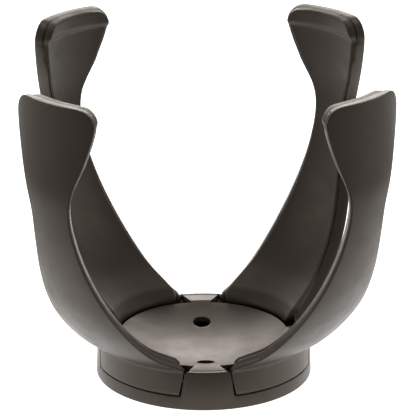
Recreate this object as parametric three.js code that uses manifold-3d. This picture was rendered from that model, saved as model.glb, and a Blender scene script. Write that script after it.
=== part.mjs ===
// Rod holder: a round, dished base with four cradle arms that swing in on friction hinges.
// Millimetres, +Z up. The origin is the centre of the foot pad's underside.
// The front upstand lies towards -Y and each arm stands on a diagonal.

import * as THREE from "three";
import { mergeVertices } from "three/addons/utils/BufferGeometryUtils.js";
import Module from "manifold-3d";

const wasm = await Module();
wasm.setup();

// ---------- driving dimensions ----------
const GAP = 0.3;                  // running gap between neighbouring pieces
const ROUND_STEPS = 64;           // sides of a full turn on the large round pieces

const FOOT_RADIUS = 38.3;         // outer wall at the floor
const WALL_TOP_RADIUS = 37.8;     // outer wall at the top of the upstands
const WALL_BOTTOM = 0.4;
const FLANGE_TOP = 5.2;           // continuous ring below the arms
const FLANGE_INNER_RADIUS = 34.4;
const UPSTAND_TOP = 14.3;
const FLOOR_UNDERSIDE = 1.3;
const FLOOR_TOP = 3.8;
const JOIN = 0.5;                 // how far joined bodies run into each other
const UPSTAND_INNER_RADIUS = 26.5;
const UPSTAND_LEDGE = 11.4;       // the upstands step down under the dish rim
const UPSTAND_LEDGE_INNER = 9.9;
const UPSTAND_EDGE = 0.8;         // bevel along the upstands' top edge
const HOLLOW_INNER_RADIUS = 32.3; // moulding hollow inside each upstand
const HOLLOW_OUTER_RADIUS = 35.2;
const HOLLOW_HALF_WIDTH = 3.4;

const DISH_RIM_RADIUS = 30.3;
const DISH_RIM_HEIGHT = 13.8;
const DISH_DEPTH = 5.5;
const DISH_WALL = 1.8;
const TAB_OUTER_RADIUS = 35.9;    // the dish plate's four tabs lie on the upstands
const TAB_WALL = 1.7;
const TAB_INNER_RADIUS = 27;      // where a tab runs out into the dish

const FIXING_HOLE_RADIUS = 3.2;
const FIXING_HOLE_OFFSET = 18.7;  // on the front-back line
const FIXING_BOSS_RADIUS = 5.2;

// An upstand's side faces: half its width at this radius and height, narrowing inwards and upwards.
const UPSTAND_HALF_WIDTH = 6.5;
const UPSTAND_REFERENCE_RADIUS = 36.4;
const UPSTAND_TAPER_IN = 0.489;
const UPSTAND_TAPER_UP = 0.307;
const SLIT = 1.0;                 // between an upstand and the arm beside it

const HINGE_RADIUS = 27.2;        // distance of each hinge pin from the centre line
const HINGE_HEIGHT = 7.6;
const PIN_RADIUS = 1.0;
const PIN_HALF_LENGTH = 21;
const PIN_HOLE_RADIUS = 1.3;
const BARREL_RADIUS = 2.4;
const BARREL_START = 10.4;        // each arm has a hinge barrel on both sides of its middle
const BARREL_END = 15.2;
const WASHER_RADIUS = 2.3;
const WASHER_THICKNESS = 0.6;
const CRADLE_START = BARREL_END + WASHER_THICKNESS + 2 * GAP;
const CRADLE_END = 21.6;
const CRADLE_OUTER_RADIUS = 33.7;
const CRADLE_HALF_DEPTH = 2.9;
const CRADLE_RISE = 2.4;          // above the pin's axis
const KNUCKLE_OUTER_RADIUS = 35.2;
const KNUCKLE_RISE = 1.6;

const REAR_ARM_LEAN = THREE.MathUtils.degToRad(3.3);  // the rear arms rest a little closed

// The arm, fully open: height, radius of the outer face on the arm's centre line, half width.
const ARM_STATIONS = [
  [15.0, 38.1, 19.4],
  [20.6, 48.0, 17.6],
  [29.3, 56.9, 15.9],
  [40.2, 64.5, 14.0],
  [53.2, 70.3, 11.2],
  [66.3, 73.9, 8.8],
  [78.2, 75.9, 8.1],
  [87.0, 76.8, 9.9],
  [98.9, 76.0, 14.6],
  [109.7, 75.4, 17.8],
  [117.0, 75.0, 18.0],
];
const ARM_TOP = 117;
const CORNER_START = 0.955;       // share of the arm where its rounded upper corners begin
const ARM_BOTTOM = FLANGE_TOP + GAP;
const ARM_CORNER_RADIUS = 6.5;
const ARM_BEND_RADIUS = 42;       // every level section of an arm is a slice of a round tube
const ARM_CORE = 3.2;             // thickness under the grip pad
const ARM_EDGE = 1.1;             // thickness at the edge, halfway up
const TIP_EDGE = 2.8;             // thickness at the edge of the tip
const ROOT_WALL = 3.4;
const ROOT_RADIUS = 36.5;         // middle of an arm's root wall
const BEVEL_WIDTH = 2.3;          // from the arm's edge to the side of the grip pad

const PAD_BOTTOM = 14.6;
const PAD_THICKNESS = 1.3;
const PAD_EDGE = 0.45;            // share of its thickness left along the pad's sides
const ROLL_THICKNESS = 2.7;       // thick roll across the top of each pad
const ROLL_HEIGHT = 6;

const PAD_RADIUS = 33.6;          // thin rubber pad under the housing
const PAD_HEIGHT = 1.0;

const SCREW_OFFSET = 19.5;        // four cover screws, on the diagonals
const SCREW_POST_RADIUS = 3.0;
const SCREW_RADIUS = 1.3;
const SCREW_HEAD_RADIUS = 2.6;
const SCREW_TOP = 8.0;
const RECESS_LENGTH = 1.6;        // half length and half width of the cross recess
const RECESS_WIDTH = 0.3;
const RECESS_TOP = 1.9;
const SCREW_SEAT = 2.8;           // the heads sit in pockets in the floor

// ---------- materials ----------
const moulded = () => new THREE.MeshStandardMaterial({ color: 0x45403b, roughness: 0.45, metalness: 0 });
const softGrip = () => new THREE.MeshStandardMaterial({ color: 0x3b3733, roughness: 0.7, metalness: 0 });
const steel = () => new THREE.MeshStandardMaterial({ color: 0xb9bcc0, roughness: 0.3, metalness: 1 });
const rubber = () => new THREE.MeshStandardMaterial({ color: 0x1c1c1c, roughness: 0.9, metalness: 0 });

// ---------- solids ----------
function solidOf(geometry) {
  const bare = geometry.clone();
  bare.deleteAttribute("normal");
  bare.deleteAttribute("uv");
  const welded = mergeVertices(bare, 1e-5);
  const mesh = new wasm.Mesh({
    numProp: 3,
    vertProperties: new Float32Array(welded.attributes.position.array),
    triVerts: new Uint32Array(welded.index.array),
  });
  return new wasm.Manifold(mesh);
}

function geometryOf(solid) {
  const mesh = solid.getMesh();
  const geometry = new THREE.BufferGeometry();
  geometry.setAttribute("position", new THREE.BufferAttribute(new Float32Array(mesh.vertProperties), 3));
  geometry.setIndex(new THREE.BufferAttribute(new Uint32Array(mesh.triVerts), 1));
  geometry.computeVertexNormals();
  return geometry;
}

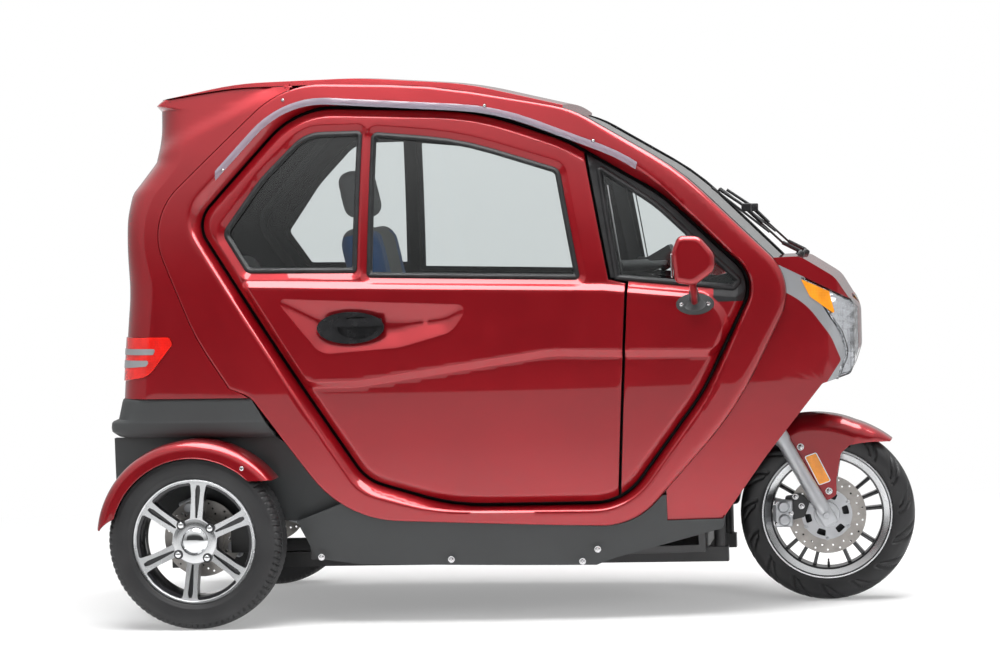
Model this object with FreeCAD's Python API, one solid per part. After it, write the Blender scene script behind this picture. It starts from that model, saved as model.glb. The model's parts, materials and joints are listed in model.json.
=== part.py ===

* _SHORT TASK_: Reproduce word for word the lines of the records above, beginning at the first and ending with the line where "const ROUND_STEPS = 64;" appears, and nothing past it.

* _RESPONSE_:
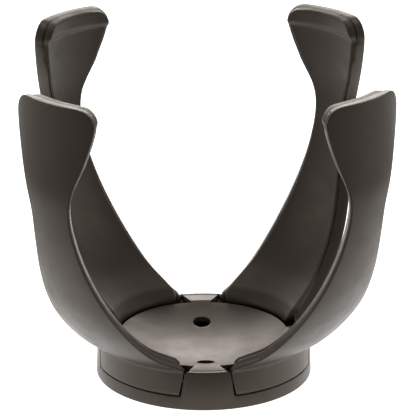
Recreate this object as parametric three.js code that uses manifold-3d. This picture was rendered from that model, saved as model.glb, and a Blender scene script. Write that script after it.
=== part.mjs ===
// Rod holder: a round, dished base with four cradle arms that swing in on friction hinges.
// Millimetres, +Z up. The origin is the centre of the foot pad's underside.
// The front upstand lies towards -Y and each arm stands on a diagonal.

import * as THREE from "three";
import { mergeVertices } from "three/addons/utils/BufferGeometryUtils.js";
import Module from "manifold-3d";

const wasm = await Module();
wasm.setup();

// ---------- driving dimensions ----------
const GAP = 0.3;                  // running gap between neighbouring pieces
const ROUND_STEPS = 64;           // sides of a full turn on the large round pieces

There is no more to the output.